• _Written instruction_
Starting from the line that contains "add_tray(screen_parts, screen_cutters)", copy every line exactly until the line that contains "from mathutils import Matrix, Vector", which is also included.

• _Data segment_
*****
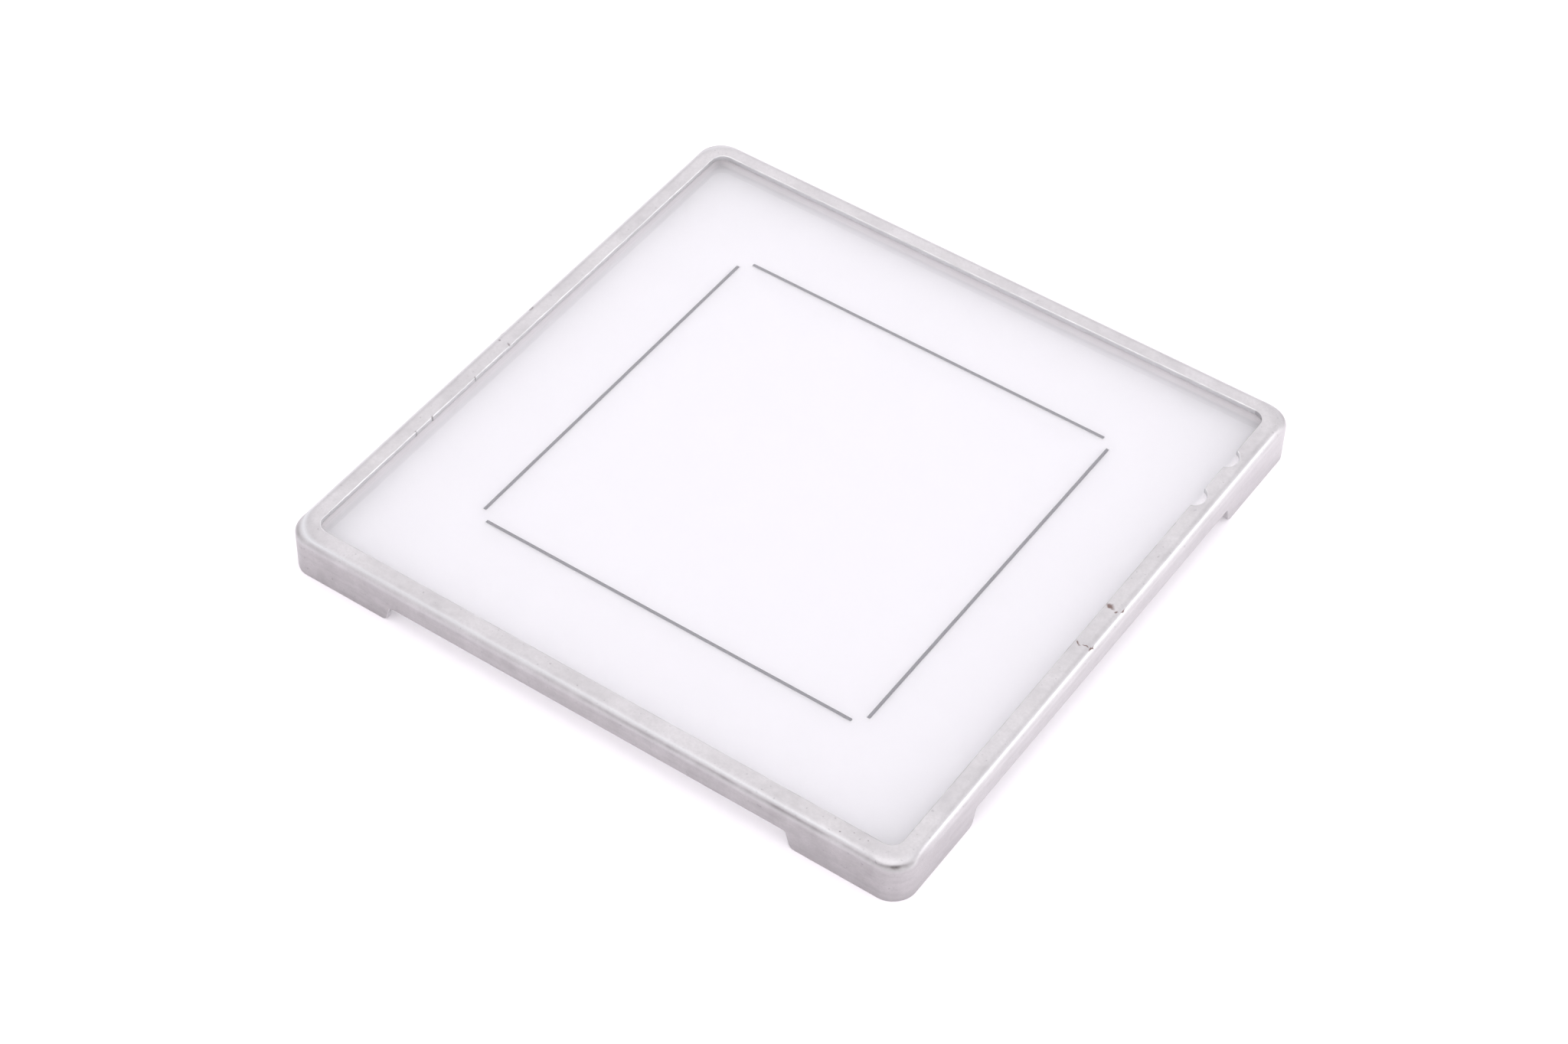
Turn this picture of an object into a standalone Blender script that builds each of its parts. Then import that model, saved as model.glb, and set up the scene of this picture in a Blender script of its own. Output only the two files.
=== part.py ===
"""Drop-in focusing screen of a medium-format camera, in metres, +Z up.

A pressed aluminium tray stands on four corner feet. Under its flange lie a clear
cover glass and, below that, an acrylic plate that is a Fresnel lens on top and
matte underneath. Four fine lines filled with ink in the plate mark a smaller square
format. A sprung steel frame, pushed up between the feet, holds both plates in.

The origin is the middle of the tray, on the plane that the feet stand on. The flange
side with the two half-round notches faces +X.
"""

import math

import bmesh
import bpy
from mathutils import Vector

MM = 0.001

# Tray: one sheet, bent down on all four sides.
TRAY_SIDE = 58.5 * MM
TRAY_HEIGHT = 4.1 * MM
SHEET = 0.5 * MM
BEND_RADIUS = 0.85 * MM
CORNER_RADIUS = 2.0 * MM
WINDOW_SIDE = 54.9 * MM
WINDOW_RADIUS = 1.1 * MM

# Feet: the side walls are cut back between them. The press cut both gaps a little
# off the middle: the one in the front and back walls in x, the other in y.
FOOT_HEIGHT = 1.7 * MM
FOOT_LENGTH = 10.15 * MM
FOOT_SLANT_DEGREES = 16
GAP_SHIFT_X = 0.12 * MM
GAP_SHIFT_Y = -0.28 * MM
FOOT_RADIUS = 0.6 * MM
NOOK_RADIUS = 0.3 * MM

# Two half-round notches in the flange's inner edge mark the kind of screen.
NOTCH_RADIUS = 1.2 * MM
NOTCH_DEPTH = 0.72 * MM
NOTCH_PLACES = (21.45 * MM, 16.25 * MM)

# Plates, from the flange down. Touching faces are a twentieth of a millimetre apart:
# a wider gap would show beside plates that are only a millimetre thick.
FIT_GAP = 0.05 * MM
PLATE_SIDE = 57.2 * MM
PLATE_RADIUS = 1.5 * MM
GLASS_THICKNESS = 0.9 * MM
LENS_THICKNESS = 1.0 * MM
PLATE_CHAMFER = 0.12 * MM

# Format lines: a square with open corners, cut into the lens plate and filled.
FORMAT_SIDE = 36.8 * MM
LINE_LENGTH = 34.95 * MM
LINE_WIDTH = 0.25 * MM
LINE_DEPTH = 0.08 * MM
GROOVE_CLEARANCE = 0.03 * MM

# Retaining frame: a flat ring with two ears on each side, one behind each foot.
RING_SIDE = 57.4 * MM
RING_OPENING = 55.8 * MM
RING_THICKNESS = 0.3 * MM
EAR_PLACE = 24.0 * MM
EAR_LENGTH = 5.0 * MM
EAR_THICKNESS = 0.25 * MM
EAR_DROP = 0.85 * MM

# Heights that follow from the sizes above.
FLANGE_UNDERSIDE = TRAY_HEIGHT - SHEET
GLASS_TOP = FLANGE_UNDERSIDE - FIT_GAP
LENS_TOP = GLASS_TOP - GLASS_THICKNESS - FIT_GAP
RING_TOP = LENS_TOP - LENS_THICKNESS - FIT_GAP

ARC_STEPS = 12
BEND_STEPS = 6
OVERRUN = 1.0 * MM
WELD = 0.001 * MM


def clear_scene():
    for thing in list(bpy.data.objects):
        bpy.data.objects.remove(thing)


def new_collection(name):
    group = bpy.data.collections.new(name)
    bpy.context.scene.collection.children.link(group)
    return group


def new_material(name, color, metallic, roughness, transmission=0.0):
    material = bpy.data.materials.new(name)
    material.use_nodes = True
    shader = material.node_tree.nodes["Principled BSDF"]
    shader.inputs["Base Color"].default_value = (*color, 1.0)
    shader.inputs["Metallic"].default_value = metallic
    shader.inputs["Roughness"].default_value = roughness
    shader.inputs["Transmission Weight"].default_value = transmission
    return material


def arc(center, radius, start, end, steps):
    """Points on an arc, from the start angle to the end angle, in degrees."""
    points = []
    for step in range(steps + 1):
        angle = math.radians(start + (end - start) * step / steps)
        points.append(center + radius * Vector((math.cos(angle), math.sin(angle))))
    return points


def rounded_square(side, radius):
    """Outline of a square with round corners, counterclockwise from the +X side."""
    reach = side / 2 - radius
    points = []
    for turn, (x, y) in enumerate([(1, 1), (-1, 1), (-1, -1), (1, -1)]):
        start = 90 * turn
        points += arc(Vector((x, y)) * reach, radius, start, start + 90, ARC_STEPS)
    return points


def foot_gap_outline():
    """Outline of the gap between two feet, seen from the side: half of it, mirrored."""
    slant = math.radians(FOOT_SLANT_DEGREES)
    radii = FOOT_RADIUS + NOOK_RADIUS
    rise = FOOT_HEIGHT - radii * (1 - math.sin(slant))
    run = radii * math.cos(slant) + rise * math.tan(slant)
    toe = Vector((TRAY_SIDE / 2 - FOOT_LENGTH + FOOT_RADIUS, FOOT_RADIUS))
    nook = Vector((toe.x - run, FOOT_HEIGHT - NOOK_RADIUS))
    half = [Vector((toe.x, -OVERRUN))]
    half += arc(toe, FOOT_RADIUS, 270, 180 + FOOT_SLANT_DEGREES, ARC_STEPS // 2)
    half += arc(nook, NOOK_RADIUS, FOOT_SLANT_DEGREES, 90, ARC_STEPS // 2)
    return half + [Vector((-point.x, point.y)) for point in reversed(half)]


def add_prism(name, outline, thickness, group):
    """A flat outline given its thickness, centred on its own plane, as a mesh."""
    curve = bpy.data.curves.new(name, "CURVE")
    curve.dimensions = "2D"
    curve.fill_mode = "BOTH"
    curve.extrude = thickness / 2
    spline = curve.splines.new("POLY")
    spline.points.add(len(outline) - 1)
    for point, (x, y) in zip(spline.points, outline):
        point.co = (x, y, 0.0, 1.0)
    spline.use_cyclic_u = True
    drawn = bpy.data.objects.new(name + "_outline", curve)
    group.objects.link(drawn)
    depsgraph = bpy.context.evaluated_depsgraph_get()
    mesh = bpy.data.meshes.new_from_object(drawn.evaluated_get(depsgraph))
    bpy.data.objects.remove(drawn)
    close_mesh(mesh)
    mesh.name = name
    piece = bpy.data.objects.new(name, mesh)
    group.objects.link(piece)
    return piece


def close_mesh(mesh):
    """Weld the caps to the sides, make each cap one face, and face all outwards."""
    body = bmesh.new()
    body.from_mesh(mesh)
    bmesh.ops.remove_doubles(body, verts=body.verts, dist=WELD)
    bmesh.ops.dissolve_limit(body, angle_limit=math.radians(1), verts=body.verts, edges=body.edges)
    bmesh.ops.recalc_face_normals(body, faces=body.faces)
    body.to_mesh(mesh)
    body.free()


def add_slab(name, side, radius, bottom, top, group):
    piece = add_prism(name, rounded_square(side, radius), top - bottom, group)
    piece.location.z = (top + bottom) / 2
    return piece


def add_box(name, size, place, group):
    body = bmesh.new()
    bmesh.ops.create_cube(body, size=1.0)
    bmesh.ops.scale(body, vec=size, verts=body.verts)
    mesh = bpy.data.meshes.new(name)
    body.to_mesh(mesh)
    body.free()
    piece = bpy.data.objects.new(name, mesh)
    piece.location = place
    group.objects.link(piece)
    return piece


def round_upper_rim(piece, radius):
    """Round the rim of the prism's upper face into a bend of the given radius."""
    body = bmesh.new()
    body.from_mesh(piece.data)
    height = max(vert.co.z for vert in body.verts)
    rim = []
    for edge in body.edges:
        if all(height - vert.co.z < WELD for vert in edge.verts):
            rim.append(edge)
    bmesh.ops.bevel(body, geom=rim, offset=radius, segments=BEND_STEPS, profile=0.5, affect="EDGES")
    body.to_mesh(piece.data)
    body.free()


def combine(piece, other, operation="DIFFERENCE"):
    other.hide_render = True
    other.display_type = "WIRE"
    modifier = piece.modifiers.new(other.name, "BOOLEAN")
    modifier.operation = operation
    modifier.object = other


def chamfer(piece, width):
    modifier = piece.modifiers.new("chamfer", "BEVEL")
    modifier.width = width
    modifier.segments = 1
    modifier.limit_method = "ANGLE"
    modifier.angle_limit = math.radians(60)


def finish(piece, material):
    """Settle the modifiers into the mesh, give it its material and shade it."""
    depsgraph = bpy.context.evaluated_depsgraph_get()
    mesh = bpy.data.meshes.new_from_object(piece.evaluated_get(depsgraph))
    piece.modifiers.clear()
    mesh.name = piece.name
    mesh.materials.clear()
    mesh.materials.append(material)
    mesh.shade_smooth()
    mesh.set_sharp_from_angle(angle=math.radians(30))
    piece.data = mesh


def add_tray(parts, cutters):
    tray = add_slab("tray_frame", TRAY_SIDE, CORNER_RADIUS, 0.0, TRAY_HEIGHT, parts)
    round_upper_rim(tray, BEND_RADIUS)
    inner_side = TRAY_SIDE - 2 * SHEET
    inner_radius = CORNER_RADIUS - SHEET
    inside = add_slab("inside", inner_side, inner_radius, -OVERRUN, FLANGE_UNDERSIDE, cutters)
    round_upper_rim(inside, BEND_RADIUS - SHEET)
    combine(tray, inside)
    window_top = TRAY_HEIGHT + OVERRUN
    window_bottom = FLANGE_UNDERSIDE - OVERRUN
    window = add_slab("window", WINDOW_SIDE, WINDOW_RADIUS, window_bottom, window_top, cutters)
    combine(tray, window)
    for name, turn, shift in [
        ("gap_front_and_back", 0.0, (GAP_SHIFT_X, 0.0, 0.0)),
        ("gap_left_and_right", math.pi / 2, (0.0, GAP_SHIFT_Y, 0.0)),
    ]:
        gap = add_prism(name, foot_gap_outline(), TRAY_SIDE + 2 * OVERRUN, cutters)
        gap.rotation_euler = (math.pi / 2, 0.0, turn)
        gap.location = shift
        combine(tray, gap)
    for number, place in enumerate(NOTCH_PLACES, 1):
        combine(tray, add_notch(number, place, cutters))
    finish(tray, new_material("satin_aluminium", (0.62, 0.61, 0.62), 1.0, 0.45))


def add_notch(number, place, cutters):
    middle = Vector((WINDOW_SIDE / 2 + NOTCH_DEPTH - NOTCH_RADIUS, place))
    circle = arc(middle, NOTCH_RADIUS, 0, 360, 2 * ARC_STEPS)[:-1]
    notch = add_prism(f"notch_{number}", circle, SHEET + OVERRUN, cutters)
    notch.location.z = TRAY_HEIGHT - SHEET / 2
    return notch


def add_cover_glass(parts):
    bottom = GLASS_TOP - GLASS_THICKNESS
    glass = add_slab("cover_glass", PLATE_SIDE, PLATE_RADIUS, bottom, GLASS_TOP, parts)
    chamfer(glass, PLATE_CHAMFER)
    finish(glass, new_material("float_glass", (0.95, 0.96, 0.97), 0.0, 0.02, 1.0))


def add_lens_plate(parts, cutters):
    bottom = LENS_TOP - LENS_THICKNESS
    plate = add_slab("fresnel_matte_plate", PLATE_SIDE, PLATE_RADIUS, bottom, LENS_TOP, parts)
    chamfer(plate, PLATE_CHAMFER)
    depth = LINE_DEPTH + GROOVE_CLEARANCE
    width = LINE_WIDTH + 2 * GROOVE_CLEARANCE
    length = LINE_LENGTH + 2 * GROOVE_CLEARANCE
    for side, middle, along_x in format_sides():
        place = Vector((*middle, LENS_TOP - depth + OVERRUN / 2))
        size = (length, width, OVERRUN) if along_x else (width, length, OVERRUN)
        combine(plate, add_box(f"groove_{side}", size, place, cutters))
    finish(plate, new_material("matte_acrylic", (0.90, 0.89, 0.92), 0.0, 0.6, 0.3))


def format_sides():
    """Each format line's name, its middle, and whether it runs along X."""
    reach = FORMAT_SIDE / 2
    return [
        ("front", (0.0, -reach), True),
        ("right", (reach, 0.0), False),
        ("back", (0.0, reach), True),
        ("left", (-reach, 0.0), False),
    ]


def add_format_lines(parts):
    ink = new_material("line_ink", (0.06, 0.06, 0.07), 0.0, 0.6)
    for side, middle, along_x in format_sides():
        place = Vector((*middle, LENS_TOP - LINE_DEPTH / 2))
        size = (LINE_LENGTH, LINE_WIDTH, LINE_DEPTH) if along_x else (LINE_WIDTH, LINE_LENGTH, LINE_DEPTH)
        finish(add_box(f"format_line_{side}", size, place, parts), ink)


def add_retaining_frame(parts, cutters):
    ring_radius = CORNER_RADIUS - SHEET + FIT_GAP
    bottom = RING_TOP - RING_THICKNESS
    ring = add_slab("retaining_frame", RING_SIDE, ring_radius, bottom, RING_TOP, parts)
    opening_radius = ring_radius - (RING_SIDE - RING_OPENING) / 2
    opening = add_slab("opening", RING_OPENING, opening_radius, 0.0, TRAY_HEIGHT, cutters)
    combine(ring, opening)
    ear_out = (RING_SIDE - EAR_THICKNESS) / 2
    ear_height = RING_THICKNESS / 2 + EAR_DROP
    ear_middle = RING_TOP - RING_THICKNESS / 2 - ear_height / 2
    number = 0
    for out in (-ear_out, ear_out):
        for along in (-EAR_PLACE, EAR_PLACE):
            for size, place in [
                ((EAR_THICKNESS, EAR_LENGTH, ear_height), (out, along, ear_middle)),
                ((EAR_LENGTH, EAR_THICKNESS, ear_height), (along, out, ear_middle)),
            ]:
                number += 1
                combine(ring, add_box(f"ear_{number}", size, place, cutters), "UNION")
    finish(ring, new_material("spring_steel", (0.20, 0.20, 0.21), 1.0, 0.4))


clear_scene()
screen_parts = new_collection("focusing_screen")
screen_cutters = new_collection("cutters")
add_tray(screen_parts, screen_cutters)
add_cover_glass(screen_parts)
add_lens_plate(screen_parts, screen_cutters)
add_format_lines(screen_parts)
add_retaining_frame(screen_parts, screen_cutters)
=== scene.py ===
"""Looks of a drop-in focusing screen: a pressed aluminium tray that holds a clear cover
glass over an acrylic focusing plate with four ink lines, standing on a pale table.

Lengths are in millimetres until a mesh is made. +X is the side of the tray with the
two half-round notches, and z is 0 on the plane that the feet stand on.
"""

import bpy
import numpy as np
from mathutils import Matrix, Vector


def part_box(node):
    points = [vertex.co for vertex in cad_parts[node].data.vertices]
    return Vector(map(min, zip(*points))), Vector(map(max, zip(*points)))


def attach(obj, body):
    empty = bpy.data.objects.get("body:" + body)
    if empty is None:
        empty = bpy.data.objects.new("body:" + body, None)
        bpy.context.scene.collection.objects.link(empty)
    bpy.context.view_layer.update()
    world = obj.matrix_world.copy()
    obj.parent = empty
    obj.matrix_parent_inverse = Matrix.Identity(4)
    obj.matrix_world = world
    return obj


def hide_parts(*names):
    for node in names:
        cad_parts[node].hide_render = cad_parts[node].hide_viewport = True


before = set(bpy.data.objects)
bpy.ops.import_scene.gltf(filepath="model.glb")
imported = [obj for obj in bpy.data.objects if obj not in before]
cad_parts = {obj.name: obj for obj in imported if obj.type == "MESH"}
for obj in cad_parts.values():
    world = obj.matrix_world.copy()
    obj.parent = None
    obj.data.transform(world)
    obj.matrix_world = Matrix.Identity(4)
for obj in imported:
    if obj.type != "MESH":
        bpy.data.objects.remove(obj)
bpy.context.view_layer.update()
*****
• _The response_
add_tray(screen_parts, screen_cutters)
add_cover_glass(screen_parts)
add_lens_plate(screen_parts, screen_cutters)
add_format_lines(screen_parts)
add_retaining_frame(screen_parts, screen_cutters)
=== scene.py ===
"""Looks of a drop-in focusing screen: a pressed aluminium tray that holds a clear cover
glass over an acrylic focusing plate with four ink lines, standing on a pale table.

Lengths are in millimetres until a mesh is made. +X is the side of the tray with the
two half-round notches, and z is 0 on the plane that the feet stand on.
"""

import bpy
import numpy as np
from mathutils import Matrix, Vector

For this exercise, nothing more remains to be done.